The listing below holds a line with "shift = Matrix.Translation((-middle_x, -middle_y, 0.0))" and a later line with "from mathutils.kdtree import KDTree". Write out those two lines and every line between them, exactly, and nothing else.

▶ **GIVEN DATA**:
==================================================
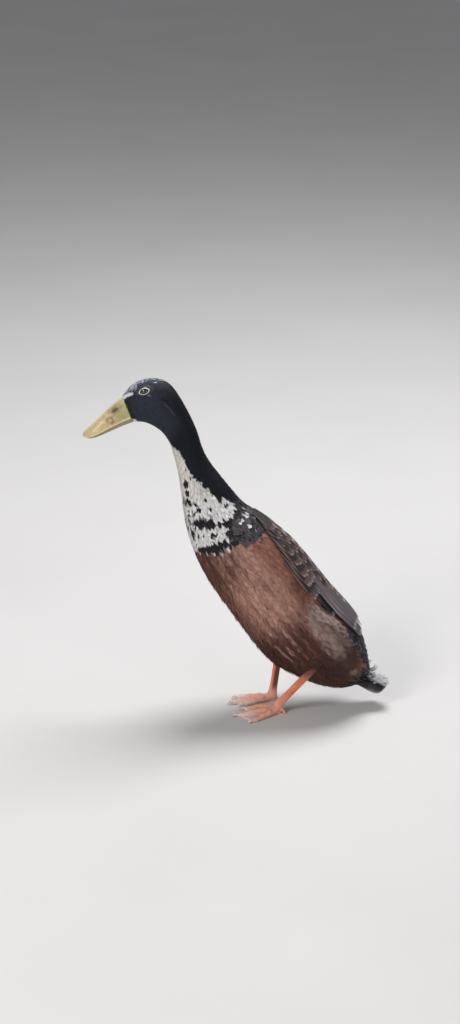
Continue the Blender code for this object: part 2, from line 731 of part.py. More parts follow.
def toe_line(root, turn, length, lift=0.0):
    """Points and radii of a toe that leaves its root and lies along the floor."""
    ahead = Vector((-math.cos(turn), -math.sin(turn), 0.0))
    line, radii = [], []
    for share in TOE_STATIONS:
        radius = TOE_ROOT_RADIUS + (TOE_TIP_RADIUS - TOE_ROOT_RADIUS) * share
        if share in TOE_JOINTS:
            radius *= 1.16
        rest = radius - SOLE_SINK
        drop = min(share / 0.28, 1.0)
        height = root.z + (rest - root.z) * (1 - (1 - drop) ** 2)
        height += lift * math.sin(math.pi * max(share - 0.28, 0.0) / 0.72) ** 2
        place = root + ahead * (length * share)
        line.append(Vector((place.x, place.y, height)))
        radii.append(radius)
    return line, radii, ahead


def toe_tube(name, line, radii):
    rings = []
    for i, (point, radius) in enumerate(zip(line, radii)):
        axis = (line[min(i + 1, len(line) - 1)] - line[max(i - 1, 0)]).normalized()
        rings.append(limb_ring_any(point, axis, radius, radius, TOE_SIDES))
    return loft_object(name, rings)


def limb_ring_any(centre, axis, half_up, half_side, sides):
    """An ellipse round an axis that runs in any direction along the floor."""
    across = axis.cross(Vector((0.0, 0.0, 1.0))).normalized()
    up = across.cross(axis).normalized()
    ring = []
    for i in range(sides):
        turn = 2 * math.pi * i / sides
        ring.append(centre + up * (half_up * math.cos(turn)) + across * (half_side * math.sin(turn)))
    return ring


def claw(name, start, ahead, radius):
    """A short claw that curves down from the end of a toe."""
    rings = []
    for share, size in ((-0.25, 0.9), (0.15, 0.78), (0.6, 0.5)):
        point = start + ahead * (CLAW_LENGTH * share)
        point = point + Vector((0.0, 0.0, 0.5 - 1.2 * share * share))
        rings.append(limb_ring_any(point, ahead, radius * size, radius * size * 0.85, TOE_SIDES))
    tip = start + ahead * CLAW_LENGTH
    rings.append([Vector((tip.x, tip.y, 0.4))])
    return loft_object(name, rings)


def web(name, near_toe, far_toe):
    """The skin between two toes, a thin sheet with a hollowed front edge."""
    rows = []
    for i in range(WEB_STEPS + 1):
        share = 0.10 + (WEB_REACH - 0.10) * i / WEB_STEPS
        row = []
        for j in range(WEB_STEPS + 1):
            across = j / WEB_STEPS
            hollow = 1.0 - WEB_SCALLOP * math.sin(math.pi * across) * share**3
            a = line_point(near_toe, share * hollow)
            b = line_point(far_toe, share * hollow)
            point = a + (b - a) * across
            sag = 1.0 - 0.8 * math.sin(math.pi * across) ** 2
            low = WEB_THICKNESS / 2 - SOLE_SINK / 2
            row.append(Vector((point.x, point.y, low + max(point.z - low, 0.0) * sag * 0.6)))
        rows.append(row)
    bm = bmesh.new()
    for row_a, row_b in zip(rows, rows[1:]):
        for j in range(WEB_STEPS):
            corners = (row_a[j], row_a[j + 1], row_b[j + 1], row_b[j])
            bm.faces.new([bm.verts.new(point) for point in corners])
    bmesh.ops.remove_doubles(bm, verts=bm.verts, dist=0.001)
    bmesh.ops.triangulate(bm, faces=bm.faces, quad_method="FIXED")
    bmesh.ops.recalc_face_normals(bm, faces=bm.faces)
    half = WEB_THICKNESS / 2
    top = bmesh.ops.duplicate(bm, geom=bm.verts[:] + bm.edges[:] + bm.faces[:])
    upper = [item for item in top["geom"] if isinstance(item, bmesh.types.BMVert)]
    lower = [vert for vert in bm.verts if vert not in set(upper)]
    bmesh.ops.translate(bm, verts=upper, vec=(0.0, 0.0, half))
    bmesh.ops.translate(bm, verts=lower, vec=(0.0, 0.0, -half))
    rim = [edge for edge in bm.edges if edge.is_boundary]
    bmesh.ops.bridge_loops(bm, edges=rim)
    bmesh.ops.recalc_face_normals(bm, faces=bm.faces)
    return object_of(bm, name)


def line_point(line, share):
    place = share * (len(line) - 1)
    index = min(int(place), len(line) - 2)
    return line[index].lerp(line[index + 1], place - index)


def even_line(line, steps=12):
    """The same line with its points spread evenly along it."""
    lengths = [0.0]
    for a, b in zip(line, line[1:]):
        lengths.append(lengths[-1] + (b - a).length)
    found = []
    for i in range(steps + 1):
        want = lengths[-1] * i / steps
        k = max(j for j in range(len(line) - 1) if lengths[j] <= want + 1e-9)
        part = (want - lengths[k]) / (lengths[k + 1] - lengths[k])
        found.append(line[k].lerp(line[k + 1], min(part, 1.0)))
    return found


def make_foot(which, materials):
    """Ankle, three webbed toes with claws and the small hind toe, with a flat sole."""
    side, (_, hock, ankle), heading = leg_points(which)
    turn_scale = RIGHT_TOE_TURN if which == "right" else 1.0
    down = (ankle - hock).normalized()
    face = ankle - down * 4.5
    floor_down = Vector((0.0, 0.0, -1.0))
    pad = Vector((ankle.x - 1.5, ankle.y, 0.0))
    knuckle = [
        limb_ring(face, down, *SHANK_HALF[-1], LEG_SIDES),
        limb_ring(ankle - down * 1.0, down, 6.4, 5.2, LEG_SIDES),
        limb_ring(pad - floor_down * 3.4, (down + floor_down).normalized(), 6.6, 5.2, LEG_SIDES),
        limb_ring(pad + floor_down * SOLE_SINK, floor_down, *PAD_HALF, LEG_SIDES),
    ]
    foot = loft_object(f"foot_{which}", knuckle)
    lines, parts = {}, []
    for toe, (length, spread) in TOES.items():
        turn = math.radians(heading + spread * turn_scale) * -side
        root = ankle + Vector((0.0, 0.0, -2.6))
        line, radii, ahead = toe_line(root, turn, length)
        parts.append(toe_tube(f"{toe} toe", line, radii))
        parts.append(claw(f"{toe} claw", line[-1], ahead, radii[-1]))
        lines[toe] = even_line(line)
    parts.append(web("inner web", lines["inner"], lines["middle"]))
    parts.append(web("outer web", lines["middle"], lines["outer"]))
    back = math.radians(heading - 12.0) * -side
    behind = Vector((math.cos(back), math.sin(back), 0.0))
    start = ankle + behind * 1.0 + Vector((0.0, 0.0, -1.0))
    hind_line = []
    for i, radius in enumerate(HIND_TOE_RADII):
        share = i / (len(HIND_TOE_RADII) - 1)
        height = start.z + (radius - SOLE_SINK - start.z) * share
        hind_line.append(start + behind * (HIND_TOE_LENGTH * share))
        hind_line[-1].z = height
    parts.append(toe_tube("hind toe", hind_line, HIND_TOE_RADII))
    combine(foot, parts, "UNION")
    plane_cut(foot, (0.0, 0.0, 0.0), (0.0, 0.0, -1.0))
    return shade(keep_largest(foot), materials["leg"])


def centre_over_origin(pieces):
    """Moves every mesh so that the origin lies under the middle of the whole bird."""
    corners = [vert.co for piece in pieces for vert in piece.data.vertices]
    middle_x = (min(c.x for c in corners) + max(c.x for c in corners)) / 2
    middle_y = (min(c.y for c in corners) + max(c.y for c in corners)) / 2
    shift = Matrix.Translation((-middle_x, -middle_y, 0.0))
    for piece in pieces:
        piece.data.transform(shift)
    print(f"moved by {-middle_x * 1000:.3f}, {-middle_y * 1000:.3f} mm")


def main():
    clear_scene()
    model = bpy.data.collections.new("Indian runner drake")
    bpy.context.scene.collection.children.link(model)
    materials = make_materials()
    make_head(materials)
    make_eyes(materials)
    make_bill(materials)
    upper = body_length("neck_upper", HEAD_END, NECK_SPLIT, None, GAP)
    shade(upper, materials["dark feather"])
    lower = body_length("neck_lower", NECK_SPLIT, NECK_END, None, GAP)
    shade(lower, materials["mottled feather"])
    torso = body_length("torso", NECK_END, TORSO_END, None, GAP)
    shade(torso, materials["chestnut feather"])
    make_wing("wing_left", LEFT, materials)
    make_wing("wing_right", RIGHT, materials)
    make_tail(materials)
    for which in LEGS:
        make_thigh(which, materials)
        make_leg(which, materials)
        make_foot(which, materials)
    centre_over_origin(list(model.objects))


main()
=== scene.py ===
# %% [markdown]
# # An Indian runner drake, life-size and still
#
# The bird leans forward on two webbed feet. Its outline, its joints and its places all come
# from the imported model, which is loaded here as a fixed frame. This script dresses it: one
# skin, a coat of small feathers, the folded wings, the tail, the bill, the eyes and the feet.
#
# Places are worked out in millimetres in the bird's own frame (it faces -X, its left side is
# at -Y, +Z is up) and are turned into metres in the model's frame when a mesh is written.


import math

import bmesh
import bpy
import numpy as np
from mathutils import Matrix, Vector
from mathutils.kdtree import KDTree


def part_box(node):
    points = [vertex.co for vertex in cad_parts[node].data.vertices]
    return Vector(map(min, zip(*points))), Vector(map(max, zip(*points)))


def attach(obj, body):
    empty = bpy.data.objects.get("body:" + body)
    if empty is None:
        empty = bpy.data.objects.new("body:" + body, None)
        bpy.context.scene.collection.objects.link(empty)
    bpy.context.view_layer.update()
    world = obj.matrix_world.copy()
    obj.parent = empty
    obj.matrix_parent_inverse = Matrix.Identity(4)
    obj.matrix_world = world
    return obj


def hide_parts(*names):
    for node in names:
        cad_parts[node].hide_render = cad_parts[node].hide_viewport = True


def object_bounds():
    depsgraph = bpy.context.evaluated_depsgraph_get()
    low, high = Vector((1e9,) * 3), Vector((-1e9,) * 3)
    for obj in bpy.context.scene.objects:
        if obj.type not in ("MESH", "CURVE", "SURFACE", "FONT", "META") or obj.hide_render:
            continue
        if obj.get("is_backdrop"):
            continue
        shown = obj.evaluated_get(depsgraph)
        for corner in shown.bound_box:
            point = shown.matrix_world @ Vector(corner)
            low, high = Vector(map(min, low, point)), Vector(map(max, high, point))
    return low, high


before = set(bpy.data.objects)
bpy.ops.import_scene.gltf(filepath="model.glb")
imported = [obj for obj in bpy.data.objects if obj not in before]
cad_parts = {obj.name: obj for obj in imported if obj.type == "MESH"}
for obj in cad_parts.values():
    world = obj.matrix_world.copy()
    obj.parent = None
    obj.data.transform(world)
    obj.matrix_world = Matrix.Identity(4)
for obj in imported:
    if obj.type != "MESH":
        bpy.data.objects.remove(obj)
CAD_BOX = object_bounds()
MM = 0.001
SEED = 41
LEFT, RIGHT = 1, -1
EYE_PLACE = np.array((-115.0, -12.4, 440.2))
eye_low, eye_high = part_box("eye_left")
SHIFT = np.array((eye_low + eye_high) / 2) - EYE_PLACE * MM
print("nodes:", sorted(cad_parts))
print("the bird's frame is moved by", np.round(SHIFT * 1000, 3), "mm")


def to_model(points):
    """Millimetres in the bird's frame to metres in the model's."""
    return np.asarray(points, float) * MM + SHIFT


# %% [markdown]
# ## Camera, floor and light
#
# The photo was taken from the bird's left, a little above it. A long lens keeps the legs and
# the head in the same proportion as there. The light is soft and comes from above and behind,
# which draws the pale edge along the back, with a broad fill from the camera's side.


# %% Camera
LENS, SENSOR = 85.0, 36.0
CAMERA_PLACE = (-0.0066836, -2.95621751, 1.331085)  # metres, in the bird's own frame
CAMERA_DIP = 19.7  # degrees below level
camera_data = bpy.data.cameras.new("museum camera")
camera_data.lens, camera_data.sensor_width = LENS, SENSOR
camera = bpy.data.objects.new("museum camera", camera_data)
camera.location = Vector(CAMERA_PLACE) + Vector(SHIFT)
camera.rotation_euler = (math.radians(90.0 - CAMERA_DIP), 0.0, 0.0)
bpy.context.scene.collection.objects.link(camera)
bpy.context.scene.camera = camera
print(f"camera: {LENS:.0f} mm lens, {-CAMERA_PLACE[1]:.2f} m to the bird's left")


# %% Lights
# Each light: its place, what it points at, its size in metres, its watts and its tint.
LIGHTS = {
    "sky light": ((0.5, 0.9, 2.6), (0.0, 0.0, 0.2), 1.3, 84.0, (0.98, 0.98, 1.0)),
    "front light": ((-1.6, -2.0, 2.0), (0.0, 0.0, 0.2), 1.2, 46.0, (1.0, 0.99, 0.97)),
    "low fill": ((1.5, -2.0, 0.6), (0.0, 0.0, 0.15), 1.4, 9.0, (1.0, 0.98, 0.96)),
    "leg light": ((-0.9, -1.7, 0.42), (0.06, 0.0, 0.05), 0.8, 7.5, (1.0, 0.97, 0.93)),
}
AMBIENT_TINT, AMBIENT = (0.90, 0.92, 0.96, 1.0), 0.30


def add_soft_light(name, place, aim, size, power, tint):
    data = bpy.data.lights.new(name, "AREA")
    data.shape = "DISK"
    data.size = size
    data.energy = power
    data.color = tint
    lamp = bpy.data.objects.new(name, data)
    lamp.location = place
    lamp.rotation_euler = (Vector(aim) - Vector(place)).to_track_quat("-Z", "Y").to_euler()
    bpy.context.scene.collection.objects.link(lamp)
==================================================
▶ **SOLUTION TO THE EXERCISE**:
    shift = Matrix.Translation((-middle_x, -middle_y, 0.0))
    for piece in pieces:
        piece.data.transform(shift)
    print(f"moved by {-middle_x * 1000:.3f}, {-middle_y * 1000:.3f} mm")


def main():
    clear_scene()
    model = bpy.data.collections.new("Indian runner drake")
    bpy.context.scene.collection.children.link(model)
    materials = make_materials()
    make_head(materials)
    make_eyes(materials)
    make_bill(materials)
    upper = body_length("neck_upper", HEAD_END, NECK_SPLIT, None, GAP)
    shade(upper, materials["dark feather"])
    lower = body_length("neck_lower", NECK_SPLIT, NECK_END, None, GAP)
    shade(lower, materials["mottled feather"])
    torso = body_length("torso", NECK_END, TORSO_END, None, GAP)
    shade(torso, materials["chestnut feather"])
    make_wing("wing_left", LEFT, materials)
    make_wing("wing_right", RIGHT, materials)
    make_tail(materials)
    for which in LEGS:
        make_thigh(which, materials)
        make_leg(which, materials)
        make_foot(which, materials)
    centre_over_origin(list(model.objects))


main()
=== scene.py ===
# %% [markdown]
# # An Indian runner drake, life-size and still
#
# The bird leans forward on two webbed feet. Its outline, its joints and its places all come
# from the imported model, which is loaded here as a fixed frame. This script dresses it: one
# skin, a coat of small feathers, the folded wings, the tail, the bill, the eyes and the feet.
#
# Places are worked out in millimetres in the bird's own frame (it faces -X, its left side is
# at -Y, +Z is up) and are turned into metres in the model's frame when a mesh is written.


import math

import bmesh
import bpy
import numpy as np
from mathutils import Matrix, Vector
from mathutils.kdtree import KDTree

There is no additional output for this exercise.